→ **Given exercise**:
Could you copy every line from the material below in which "that" appears?

→ **Given material**:
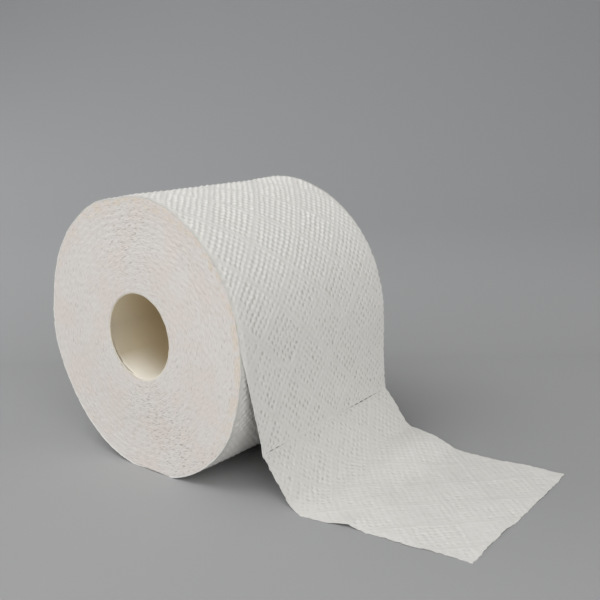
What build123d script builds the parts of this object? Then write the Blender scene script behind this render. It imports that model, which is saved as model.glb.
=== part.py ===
from build123d import *
import os
from math import asin, cos, degrees, radians, sin, sqrt, tan

# A toilet paper roll lying on its side, with its last sheet unrolled onto the table.
# The axis of the roll is Y and passes through the origin, halfway along the core.
# +Z is up, and the free sheet leaves towards +X.
# All sizes are in millimetres and all angles in degrees.

# The wound body
roll_width = 98.0  # along the axis, the width that the paper was cut to
roll_radius = 62.5
flat_spot_width = 14.0  # the soft roll sits flat on this much of its lowest turn
sheet_thickness = 0.5  # two embossed plies

# The cardboard core
core_bore_radius = 19.2
core_wall = 0.8
core_recess = 0.4  # each end of the core stops this far inside the paper

# The turns that show on each end of the wound body
turn_pitch = 2.5
turn_depth = 0.9  # from the crest of a turn to the valley beside it
turn_crest_drop = 0.1  # crests lie this far below the plain outer turns
plain_outer_turns = 2.6  # width of the outer turns that show no valley
plain_inner_turns = 1.0  # width of the first turns, glued flat on the core

# The free sheet
leaving_angle = 3.4  # above three o'clock, where the sheet leaves the roll
hanging_length = 41.5  # from there down to the perforation
sheet_slope = 57.0  # of the sheet below the perforation, under the horizontal
crease_radius = 1.2
floor_bend_radius = 20.0
lying_reach = 155.5  # from the axis to the middle of the torn edge
tear_slant = 5.0  # the near corner reaches this much further than the far one
near_drift = (6.5, 15.8)  # of the near edge inwards, at the perforation and the tear
far_drift = (1.5, 10.2)  # of the far edge outwards, at the perforation and the tear

# The perforation and the torn edge
slit_length = 3.0
slit_tie = 1.1  # paper left between two slits
slit_gap = 0.35
slit_margin = 2.0  # unslit paper at each edge of the sheet
tooth_width = 3.1
tooth_depth = 0.9

cut_margin = 2.0  # how far a cut runs on past what it trims

core_radius = core_bore_radius + core_wall
half_width = roll_width / 2

# The outermost sheet leaves at three o'clock, so the roll is one sheet thinner below
# it. The lower half of the outline is a semicircle about a centre that lies half a
# sheet's thickness to the left, and it meets the upper half smoothly at nine o'clock.
lower_center_x = -sheet_thickness / 2
lower_radius = roll_radius - sheet_thickness / 2
under_radius = roll_radius - sheet_thickness
flat_half_angle = degrees(asin(flat_spot_width / 2 / lower_radius))
floor_z = -sqrt(lower_radius**2 - (flat_spot_width / 2) ** 2)


def on_circle(radius, angle):
    return (radius * cos(radians(angle)), radius * sin(radians(angle)))


# The free sheet's upper face, seen along the axis: it hangs along the tangent, bends
# at the perforation, slopes out to the table and lies on it.
leaving_point = on_circle(roll_radius, leaving_angle)
crease_point = (
    leaving_point[0] + hanging_length * sin(radians(leaving_angle)),
    leaving_point[1] - hanging_length * cos(radians(leaving_angle)),
)
lying_z = floor_z + sheet_thickness
slope_run = (crease_point[1] - lying_z) / tan(radians(sheet_slope))
touching_point = (crease_point[0] + slope_run, lying_z)
near_tear_x = lying_reach + tear_slant / 2
far_tear_x = lying_reach - tear_slant / 2
sheet_end = (near_tear_x + tooth_depth + cut_margin, lying_z)

# The free sheet's two edges along the axis: on the roll, at the perforation and at
# the tear. It was pulled a little to the far side.
near_y = [-half_width, near_drift[0] - half_width, near_drift[1] - half_width]
far_y = [half_width, far_drift[0] + half_width, far_drift[1] + half_width]
sheet_reach = max(far_y[2], -near_y[0]) + cut_margin
crease_width = far_y[1] - near_y[1]
slit_pitch = slit_length + slit_tie
slit_count = int((crease_width - 2 * slit_margin + slit_tie) / slit_pitch)
tooth_count = round((far_y[2] - near_y[2]) / tooth_width)


# A point of the torn edge. It runs straight from the near corner to the far one, and
# each step goes a little in or out of that line, by an uneven amount.
def tear_point(step):
    share = step / tooth_count
    bite = tooth_depth * (0.55 + 0.45 * sin(2.3 * step)) * (-1) ** step
    x = near_tear_x + (far_tear_x - near_tear_x) * share + bite
    y = near_y[2] + (far_y[2] - near_y[2]) * share
    return (x, y)


# The free sheet
with BuildPart() as free_sheet:
    with BuildSketch(Plane.XZ):
        with BuildLine():
            upper_face = FilletPolyline(
                leaving_point,
                crease_point,
                touching_point,
                sheet_end,
                radius=[crease_radius, floor_bend_radius],
            )
            offset(upper_face, amount=sheet_thickness, side=Side.RIGHT)
        make_face()
    extrude(amount=sheet_reach, both=True)

    # Trim the hanging stretch to its two edges, seen along X.
    with BuildSketch(Plane.YZ):
        for edge_y, side in ((near_y, -1), (far_y, 1)):
            outside_y = side * (sheet_reach + cut_margin)
            with BuildLine():
                Polyline(
                    (edge_y[0], leaving_point[1] + cut_margin),
                    (edge_y[0], leaving_point[1]),
                    (edge_y[1], crease_point[1]),
                    (outside_y, crease_point[1]),
                    (outside_y, leaving_point[1] + cut_margin),
                    close=True,
                )
            make_face()
    extrude(amount=sheet_end[0], mode=Mode.SUBTRACT)

    # Trim the lying stretch to its edges and its tear, seen from above.
    inside_x = crease_point[0] - cut_margin
    outside_x = sheet_end[0] + cut_margin
    outside_y = sheet_reach + cut_margin
    with BuildSketch(Plane.XY.offset(crease_point[1])):
        with BuildLine():
            Polyline(
                (inside_x, near_y[1]),
                (crease_point[0], near_y[1]),
                *[tear_point(step) for step in range(tooth_count + 1)],
                (crease_point[0], far_y[1]),
                (inside_x, far_y[1]),
                (inside_x, outside_y),
                (outside_x, outside_y),
                (outside_x, -outside_y),
                (inside_x, -outside_y),
                close=True,
            )
        make_face()
    extrude(amount=floor_z - crease_point[1] - cut_margin, mode=Mode.SUBTRACT)

    # The perforation is a row of slits through the crease.
    crease_facing = Plane(
        origin=(crease_point[0], (near_y[1] + far_y[1]) / 2, crease_point[1]),
        x_dir=(0, 1, 0),
        z_dir=(
            cos(radians(leaving_angle)) + sin(radians(sheet_slope)),
            0,
            sin(radians(leaving_angle)) + cos(radians(sheet_slope)),
        ),
    )
    with BuildSketch(crease_facing):
        with GridLocations(slit_pitch, 0, slit_count, 1):
            Rectangle(slit_length, slit_gap)
    extrude(amount=2 * sheet_thickness, both=True, mode=Mode.SUBTRACT)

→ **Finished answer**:
What build123d script builds the parts of this object? Then write the Blender scene script behind this render. It imports that model, which is saved as model.glb.
roll_width = 98.0  # along the axis, the width that the paper was cut to
# The turns that show on each end of the wound body
plain_outer_turns = 2.6  # width of the outer turns that show no valley
# it. The lower half of the outline is a semicircle about a centre that lies half a
# each step goes a little in or out of that line, by an uneven amount.